Alas and woe. My hindsight is about as good as my normal sight (without glasses). The plant at Betka had no basal rosette and didn't really look like the P acuminata.
I have gone back to our original view that it is a deformed (or still emerging) P. grandiflora or Cobra Greenhood. We returned here the next day so that Frances could see the "Speculanthas". The first thing she noticed was a cluster of about 20 P. grandiflora: they were about evenly split between the standard form and these scrawny efforts.
However while there I went for a small explore noting that a number of other plants that looked rather like small greenhoods were growing. Eventually I found a more advanced specimen of same. Perhaps 20cm high.
Looking more closely the flowers were inwards facing, which makes them what David Jones helpfully named as Speculantha parviflora. However his names weren't accepted by some fans of DNA sequencing so are officially kept within the vast genus of Pterostylis and are thus P. parviflora. In the excellent book "Orchids of East Gippsland" by the Bairnsdale Field Naturalists Club these are shown as Group 4 Tiny Greenhoods within Pterostylis. Here are a couple of images showing the flowers in close up.
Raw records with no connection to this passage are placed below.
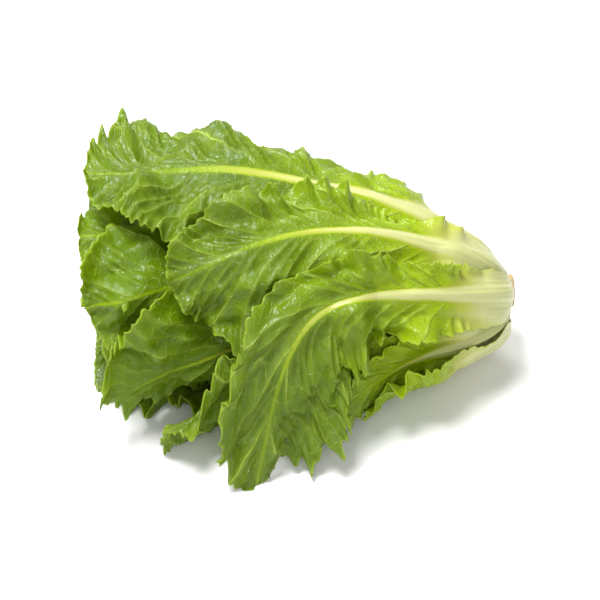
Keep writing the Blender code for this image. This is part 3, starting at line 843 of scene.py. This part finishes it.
    def shape(self, laid: LaidSurface, origin: np.ndarray, limits: "BoxLimit") -> tuple:
        """World points of both faces.

        Args:
            laid: the leaves inside this one; the leaf is added to it.
            origin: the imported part's origin.
            limits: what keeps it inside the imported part's box.

        Returns:
            Points of the inner and the outer face.
        """
        sheet, forms = self.sheet, self.forms
        rise = sheet.rise(self.v, self.t) + self.waves() + self.folds() + self.crumples()
        push = evened(evened(sheet.push_at(self.v, self.t), 2), 2)
        place = (self.across, self.along)
        along, angle, radius = sheet.polar(place, rise, push)
        short = np.maximum(laid.read(along, angle) + forms.clearance - radius, 0.0)
        most = forms.stalk_push + forms.blade_push * smooth(self.v, 0.22, 0.15)
        short = np.minimum(short, most) * smooth(self.v, 0.08, 0.12)
        push = push + evened(widened(short, forms.push_reach), forms.push_reach)
        inner, normal, outwards = sheet.faces_of(place, rise, push)
        normal = normal * np.sign(np.sum(normal * outwards))
        inner = inner + normal * self.relief()[..., None]
        thin = smooth(np.abs(self.t), 0.5, 0.5)
        blade = sheet.build.blade + (forms.edge_thickness - sheet.build.blade) * thin
        outer = inner + normal * (blade + sheet.rib(self.v, self.plain_across))[..., None]
        laid.add(inner)
        laid.add(outer)
        return self.let_down(inner - origin, outer - origin, limits)

    def let_down(self, near: np.ndarray, far: np.ndarray, limits: "BoxLimit") -> tuple:
        """Both faces with what is nearly on the surface let down on to it, and kept inside the box."""
        flat = self.sheet.head.flat
        low = np.minimum(near[..., 2], far[..., 2])
        drop = np.minimum(low, flat) * (1.0 - smooth(low, flat, 3.0 * flat))
        shift = drop[..., None] * np.array([0.0, 0.0, 1.0])
        middle = 0.5 * (near + far) - shift
        half = 0.5 * (far - near)
        middle = limits.kept(middle)
        return limits.clipped(middle - half), limits.clipped(middle + half)


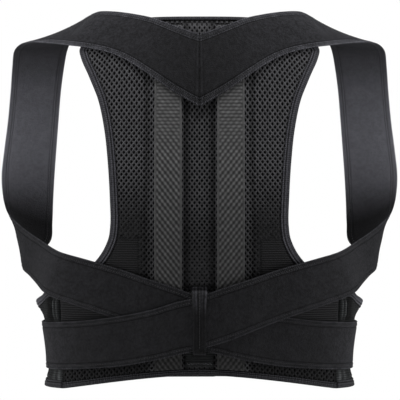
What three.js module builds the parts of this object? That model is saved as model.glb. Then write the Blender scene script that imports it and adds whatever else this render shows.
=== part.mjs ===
// Posture corrector: a mesh back panel, elastic shoulder straps that cross over the
// small of the back, and a waist belt, in the form that they have when worn.
// Millimetres, +Z up. The origin lies midway between the two shoulder crests. The wearer
// faces +Y, so the back panel is on the -Y side and the wearer's right is +X.
import * as THREE from "three";

// Overall sizes
const shoulderToHem = 372; // from the shoulder crests down to the panel's hem corners
const waistHalf = 156; // half the width of the body at the waist
const backDepth = 106; // from the middle of the body back to the shoulder blades
const frontDepth = 112; // from the middle of the body forward to the belly
const armReach = 212; // from the spine out to the widest point of the arm loops
const roundness = 2.3; // power of the body's oval section, 2 is an ellipse

// Back panel
const seamHalf = 141; // half width at the top of the side seams
const seamDrop = 267; // drop of the top of the side seams
const hemHalf = 138; // half width at the hem
const cornerDrop = 8; // drop of the panel's upper corners
const armholeStart = 22; // drop of the armhole bindings' upper ends, under the yoke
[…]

Unfortunately that lot was a trifle previous as over the following week the flowers "revolved" so that they were't facing inwards! Thus not "Speculantha". They are what DJ would call Bunochilus, or the BFN put in a group of Tall Greenhoods. In taking my photograph on 20 July I triggered the labellum which makes ID difficult but I think it was Pterostylis tunstallii.
I shall return to check. We did find another (still developing) orchid near Point Difficult which was a lot taller and I think was P. melagramma. To be watched
On our second visit as we carried on along the track we noticed a cluster of very small (3-5cm tall) greenhoods.
These look to be P. concinna. While a new species for us our East Gippsland orchid book describes them as "Probably the most common Greenhood in EG...".
But wait! There's more! Not steak knives but Pterostylis nutans. Found beside the Heathland Walk not far from Betka Rd.
That makes 5 species we have found in the last week!